◆ Given task: Reproduce all records verbatim.

◆ Listed records:
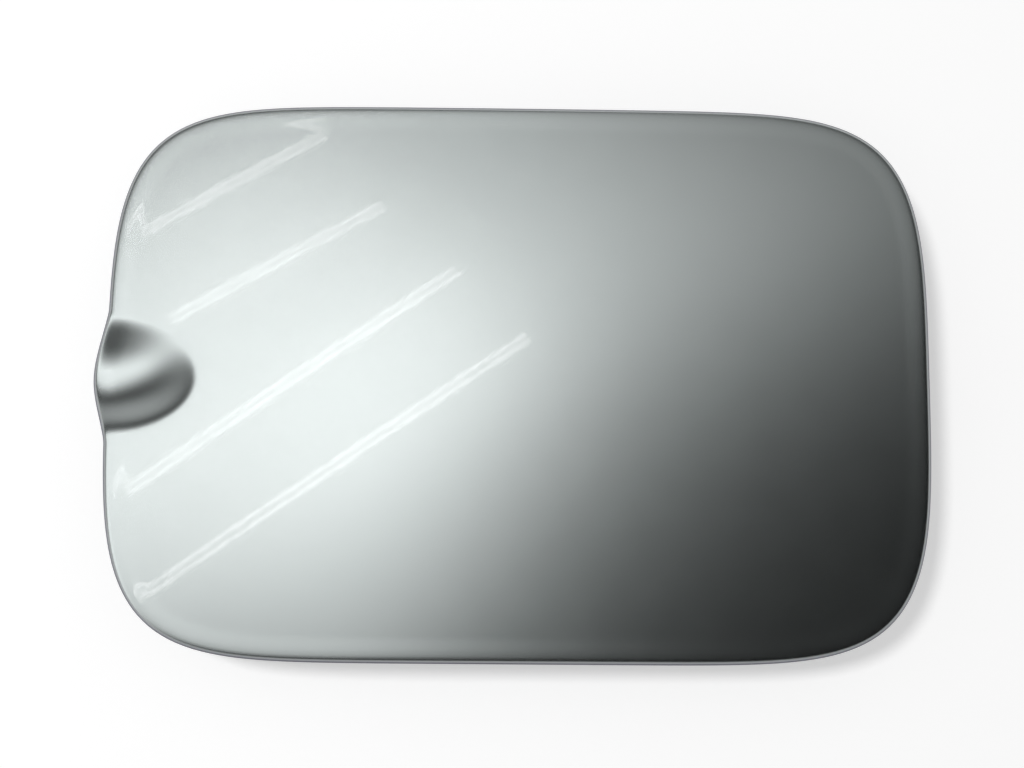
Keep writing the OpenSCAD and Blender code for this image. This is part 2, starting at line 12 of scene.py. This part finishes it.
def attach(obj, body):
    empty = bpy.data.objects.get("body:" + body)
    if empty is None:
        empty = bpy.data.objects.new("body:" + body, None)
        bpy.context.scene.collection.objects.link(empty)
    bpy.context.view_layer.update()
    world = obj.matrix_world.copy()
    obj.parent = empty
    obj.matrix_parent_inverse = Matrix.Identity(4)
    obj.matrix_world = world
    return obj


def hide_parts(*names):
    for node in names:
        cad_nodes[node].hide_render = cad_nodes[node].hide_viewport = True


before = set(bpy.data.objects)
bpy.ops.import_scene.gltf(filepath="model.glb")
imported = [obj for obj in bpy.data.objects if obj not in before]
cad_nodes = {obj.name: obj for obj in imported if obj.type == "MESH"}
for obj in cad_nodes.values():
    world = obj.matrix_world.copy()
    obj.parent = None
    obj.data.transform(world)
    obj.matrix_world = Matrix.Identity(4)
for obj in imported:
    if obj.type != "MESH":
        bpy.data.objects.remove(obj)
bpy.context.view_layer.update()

MM = 0.001
FLAP = "flap"
MOUNT = "hinge_mount"

# Sizes of the outer skin, the same as in the CAD source
half_length_mm = 100.0
half_height_mm = 68.1
long_edge_power = 6.9
short_edge_power = 4.0
crown_length_mm = 1.5
crown_height_mm = 2.2
crown_top_mm = 25.5407
skin_t_mm = 0.8
edge_r_mm = 1.2
hem_width_mm = 8.0
shoulder_width_mm = 2.4
shoulder_drop_mm = 0.12
ridge_width_mm = 6.5
ridge_rise_mm = 0.045
scoop_width_mm = 29.6
scoop_reach_mm = 22.3
scoop_depth_mm = 4.4
scoop_power = 2.3
scoop_side_power = 2.0
scoop_tip_power = 1.35
lip_flare_mm = 4.2
lip_width_mm = 33.4
lip_hem_mm = edge_r_mm + 0.4
notch_half_mm = scoop_width_mm / 2 + 3
flap_x_mm = lip_flare_mm / 2


# ---- the form of the flap, on arrays of angles and points in millimetres ----

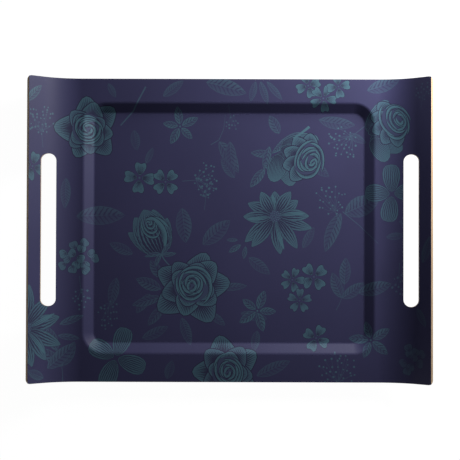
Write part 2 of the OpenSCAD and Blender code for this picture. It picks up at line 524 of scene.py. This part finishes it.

◆ Answer for the task:
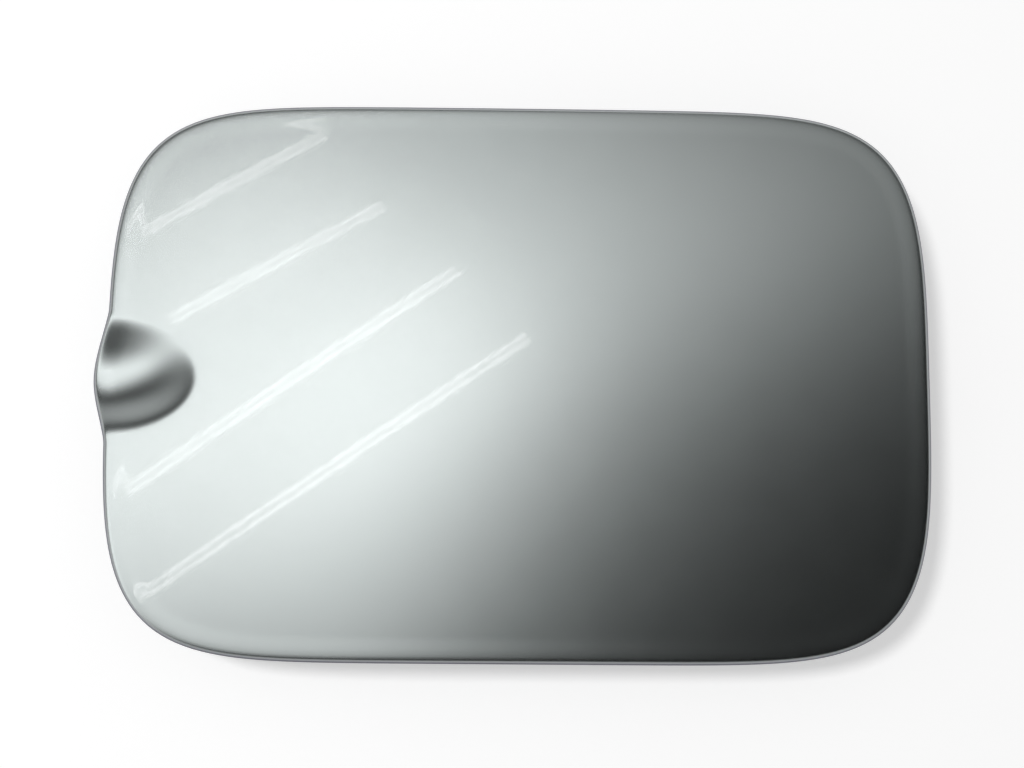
Keep writing the OpenSCAD and Blender code for this image. This is part 2, starting at line 12 of scene.py. This part finishes it.
def attach(obj, body):
    empty = bpy.data.objects.get("body:" + body)
    if empty is None:
        empty = bpy.data.objects.new("body:" + body, None)
        bpy.context.scene.collection.objects.link(empty)
    bpy.context.view_layer.update()
    world = obj.matrix_world.copy()
    obj.parent = empty
    obj.matrix_parent_inverse = Matrix.Identity(4)
    obj.matrix_world = world
    return obj


def hide_parts(*names):
    for node in names:
        cad_nodes[node].hide_render = cad_nodes[node].hide_viewport = True


before = set(bpy.data.objects)
bpy.ops.import_scene.gltf(filepath="model.glb")
imported = [obj for obj in bpy.data.objects if obj not in before]
cad_nodes = {obj.name: obj for obj in imported if obj.type == "MESH"}
for obj in cad_nodes.values():
    world = obj.matrix_world.copy()
    obj.parent = None
    obj.data.transform(world)
    obj.matrix_world = Matrix.Identity(4)
for obj in imported:
    if obj.type != "MESH":
        bpy.data.objects.remove(obj)
bpy.context.view_layer.update()

MM = 0.001
FLAP = "flap"
MOUNT = "hinge_mount"

# Sizes of the outer skin, the same as in the CAD source
half_length_mm = 100.0
half_height_mm = 68.1
long_edge_power = 6.9
short_edge_power = 4.0
crown_length_mm = 1.5
crown_height_mm = 2.2
crown_top_mm = 25.5407
skin_t_mm = 0.8
edge_r_mm = 1.2
hem_width_mm = 8.0
shoulder_width_mm = 2.4
shoulder_drop_mm = 0.12
ridge_width_mm = 6.5
ridge_rise_mm = 0.045
scoop_width_mm = 29.6
scoop_reach_mm = 22.3
scoop_depth_mm = 4.4
scoop_power = 2.3
scoop_side_power = 2.0
scoop_tip_power = 1.35
lip_flare_mm = 4.2
lip_width_mm = 33.4
lip_hem_mm = edge_r_mm + 0.4
notch_half_mm = scoop_width_mm / 2 + 3
flap_x_mm = lip_flare_mm / 2


# ---- the form of the flap, on arrays of angles and points in millimetres ----

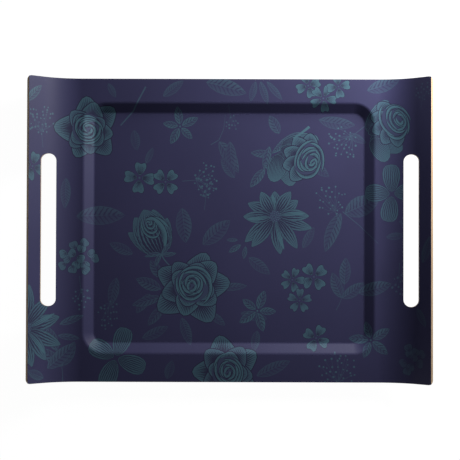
Write part 2 of the OpenSCAD and Blender code for this picture. It picks up at line 524 of scene.py. This part finishes it.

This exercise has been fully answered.